McGillivray, the Creek political leader who met Pope in June 1791, surmised that the Virginian was touring the South in order to spy on Spanish military posts and gain information about the Indians. McGillivray wrote to the Spanish about his suspicion of Pope. In response, the captain-general of Havana described Pope as a "despicable adventurer" and ordered reprimands for the Spanish commanders at Natchez, New Orleans, and Pensacola, who had let the strange American have unrestricted access to their posts.

==Pope's book==
John Dixon, editor of the Virginia Gazette and Public Advertiser, printed Pope's book in November or December 1792. The book's full title is A Tour through the Southern and Western Territories of the United States of North-America; the Spanish Dominions on the River Mississippi, and the Floridas; the Countries of the Creek Nations; and Many Uninhabited Parts.

Pope's book contains several short occasional poems, most of them satirical. The last of these is an homage to Henry Knox, Attorney-General Edmund Randolph, and Samuel Pleasants, a Philadelphia merchant.

===Reception===
The book received little critical attention and was not reprinted during the author's lifetime. A copy preserved in the University of Virginia library has a hand-written note on the last page, presumably left by an early reader: "Pope you are a damned fool."

Nevertheless, by the late 1800s, historians looking for scarce first-hand accounts of the colonial American South became interested in Pope's book, which by then had become very rare.

===Reprints===
In 1888, New York book dealer Charles L. Woodward printed a small edition of Pope's Tour with a new index. Despite this new edition, the book remained rare and obscure through most of the twentieth century.

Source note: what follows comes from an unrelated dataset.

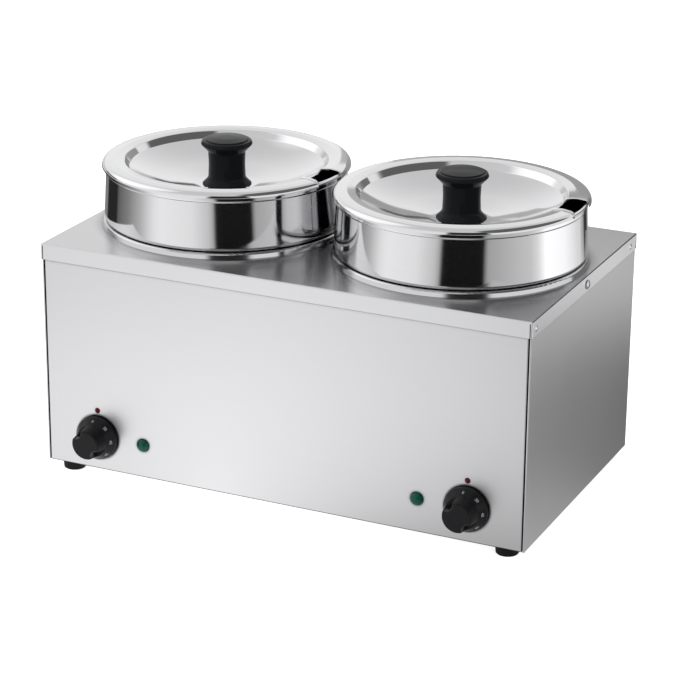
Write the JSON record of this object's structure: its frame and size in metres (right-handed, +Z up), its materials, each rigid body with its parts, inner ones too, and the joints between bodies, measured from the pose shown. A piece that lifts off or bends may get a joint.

In 1971 the Arno Press printed a facsimile of the 1792 edition that was purchased by many American libraries. In 1979 the University Press of Florida published a facsimile edition of Pope's Tour with an introduction and indexes by historian J. Barton Starr.

In 1985 the book was reproduced on microfiche by Readex Microprint as part of that company's Early American Imprints series.